More recently (Balagué, 2012) tells us that low back pain can affect up to 60-80% of the entire population at some point in their lives. The lifetime prevalence of low back pain can be as high as 84%, and chronic low back pain is said to be around 23%. Balagué also states that 11-12% of these sufferers are disabled by their low back pain.
It has been discovered that low back pain is one of the four most common conditions in the world and is the number one cause of years lived with disability in well-developed countries (Vos, 2010). According to (The National Institute for Health and Clinical Excellence, 2008) low back pain is very common among working adults and particularly those aged between 40-60.
For low back pain to be considered chronic it must be present in excess of 12 weeks (Airaksinen, 2006). The reason behind this timescale is that most connective tissues of the low back are believed to heal successfully after 6-12 weeks (Andersson, 1999).
Private treatment can help
I consider myself extremely lucky to live in the United Kingdom and benefit from the national health service. My family have benefited majorly from the NHS to the extent where my younger cousin would no longer be with us had it not been for her, in our eyes, heroic general practitioner (who identified a brain tumour from a basic eye inspection).

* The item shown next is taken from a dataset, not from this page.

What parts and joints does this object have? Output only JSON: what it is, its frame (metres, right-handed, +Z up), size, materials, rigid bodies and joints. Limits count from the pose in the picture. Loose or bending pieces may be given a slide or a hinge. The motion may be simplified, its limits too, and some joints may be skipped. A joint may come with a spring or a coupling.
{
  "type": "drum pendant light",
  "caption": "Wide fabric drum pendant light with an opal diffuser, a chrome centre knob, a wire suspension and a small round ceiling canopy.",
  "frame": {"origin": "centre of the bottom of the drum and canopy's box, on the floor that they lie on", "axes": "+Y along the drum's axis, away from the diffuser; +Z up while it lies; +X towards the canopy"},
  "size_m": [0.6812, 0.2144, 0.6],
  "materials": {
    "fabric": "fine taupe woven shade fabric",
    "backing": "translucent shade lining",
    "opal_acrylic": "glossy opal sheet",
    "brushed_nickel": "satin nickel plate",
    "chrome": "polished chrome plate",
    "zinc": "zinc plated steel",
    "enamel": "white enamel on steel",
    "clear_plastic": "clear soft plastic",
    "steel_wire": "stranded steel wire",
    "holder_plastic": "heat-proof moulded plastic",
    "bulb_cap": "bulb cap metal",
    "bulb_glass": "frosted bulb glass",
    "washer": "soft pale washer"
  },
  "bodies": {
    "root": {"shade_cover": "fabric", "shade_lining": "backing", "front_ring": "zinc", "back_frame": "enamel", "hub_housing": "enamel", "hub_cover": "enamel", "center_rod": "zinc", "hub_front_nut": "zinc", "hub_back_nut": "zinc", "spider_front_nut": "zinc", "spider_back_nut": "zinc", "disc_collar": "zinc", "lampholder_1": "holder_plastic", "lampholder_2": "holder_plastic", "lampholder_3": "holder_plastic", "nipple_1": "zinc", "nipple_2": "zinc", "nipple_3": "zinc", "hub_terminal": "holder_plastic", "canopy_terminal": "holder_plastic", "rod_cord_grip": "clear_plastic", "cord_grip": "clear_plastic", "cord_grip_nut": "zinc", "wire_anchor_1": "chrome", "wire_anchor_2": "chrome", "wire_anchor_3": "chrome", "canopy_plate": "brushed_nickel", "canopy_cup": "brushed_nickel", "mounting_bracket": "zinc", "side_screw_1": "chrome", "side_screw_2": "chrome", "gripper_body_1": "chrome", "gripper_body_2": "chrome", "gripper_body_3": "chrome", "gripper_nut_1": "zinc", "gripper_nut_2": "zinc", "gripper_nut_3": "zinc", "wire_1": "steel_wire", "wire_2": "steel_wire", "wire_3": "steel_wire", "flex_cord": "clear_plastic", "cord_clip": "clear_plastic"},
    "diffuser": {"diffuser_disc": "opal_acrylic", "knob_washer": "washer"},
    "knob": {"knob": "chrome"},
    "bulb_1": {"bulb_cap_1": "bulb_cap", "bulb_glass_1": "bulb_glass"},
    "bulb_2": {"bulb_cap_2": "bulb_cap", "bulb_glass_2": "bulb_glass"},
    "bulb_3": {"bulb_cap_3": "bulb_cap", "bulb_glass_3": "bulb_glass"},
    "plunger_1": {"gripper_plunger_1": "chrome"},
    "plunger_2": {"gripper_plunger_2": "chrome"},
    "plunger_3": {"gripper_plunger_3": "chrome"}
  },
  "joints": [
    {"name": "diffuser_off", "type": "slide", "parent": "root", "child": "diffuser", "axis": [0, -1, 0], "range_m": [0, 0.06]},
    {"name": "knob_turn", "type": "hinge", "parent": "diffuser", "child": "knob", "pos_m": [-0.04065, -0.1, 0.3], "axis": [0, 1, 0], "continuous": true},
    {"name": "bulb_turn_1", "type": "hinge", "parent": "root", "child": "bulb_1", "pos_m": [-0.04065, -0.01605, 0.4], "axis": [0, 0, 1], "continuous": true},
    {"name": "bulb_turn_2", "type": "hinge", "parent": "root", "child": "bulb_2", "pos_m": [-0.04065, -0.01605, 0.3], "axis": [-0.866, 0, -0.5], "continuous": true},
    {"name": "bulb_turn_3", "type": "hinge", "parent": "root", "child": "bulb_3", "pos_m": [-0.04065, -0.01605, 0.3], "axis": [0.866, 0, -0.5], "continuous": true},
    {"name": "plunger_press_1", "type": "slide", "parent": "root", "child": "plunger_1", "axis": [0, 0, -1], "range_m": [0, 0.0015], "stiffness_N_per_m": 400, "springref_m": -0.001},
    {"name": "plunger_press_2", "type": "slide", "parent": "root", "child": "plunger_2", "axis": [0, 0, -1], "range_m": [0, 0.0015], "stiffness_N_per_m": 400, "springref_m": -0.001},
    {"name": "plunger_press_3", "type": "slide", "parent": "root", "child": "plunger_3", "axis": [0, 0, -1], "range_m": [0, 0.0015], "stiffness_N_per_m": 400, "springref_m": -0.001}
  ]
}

Although for many conditions the NHS provide great care and a full recovery, studies have established that 25-33% percent of low back pain patients treated public healthcare facilities have a re-occurence of their low back pain after 1 year of their initial visit (Andersson et al, 1997; Nachemson et al, 2000).
According to (Burns, 2011) using a hands-on treatment-based approach is significantly more effective in reducing pain and disability than current clinical practice guidelines.

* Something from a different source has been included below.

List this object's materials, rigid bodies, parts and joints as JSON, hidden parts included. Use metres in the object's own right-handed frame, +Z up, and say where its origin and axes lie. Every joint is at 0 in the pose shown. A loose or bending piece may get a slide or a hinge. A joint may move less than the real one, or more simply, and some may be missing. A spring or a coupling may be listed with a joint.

In a typical session we of course speak to you about your pain to develop an understanding of what is going on. We then observe movements and assess structures of the low back and associated areas to form a diagnosis of your pain. Our priority here is ruling out more severe issues where surgery may be required and honing-in on the possible causes behind your pain.

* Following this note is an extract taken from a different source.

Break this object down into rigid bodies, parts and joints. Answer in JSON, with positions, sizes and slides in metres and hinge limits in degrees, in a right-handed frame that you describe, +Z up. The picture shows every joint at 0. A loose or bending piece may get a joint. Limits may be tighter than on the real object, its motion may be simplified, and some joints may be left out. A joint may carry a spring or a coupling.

Treatment techniques available:
- Electrotherapy: Interferential current (IFC) and Transcutaneous electrical nerve stimulation (TENS) are the most commonly used forms of electrotherapy (Facci et al, 2011).
- Massage: Massage promotes a local analgesic (pain relieving) effect.
- Joint mobilisation: Assesses for stiffness or too much movement. Treats stiffness and dysfunction (Petty, 2011).
- Soft tissue mobilisation: This helps eliminate pain and dysfunction by allowing tighter restrictive tissues to move more freely.
- Muscle Energy Techniques: MET's are stretching techniques that can reduce spasm and tightness within muscles.
- Corrective exercises: Corrective stretches and exercises are used help to re-educate and train dysfunctional structures into working optimally.
Whether you have came for one session or require regular treatment, we provide systematic guidance and communication to help you with your rehabilitation process.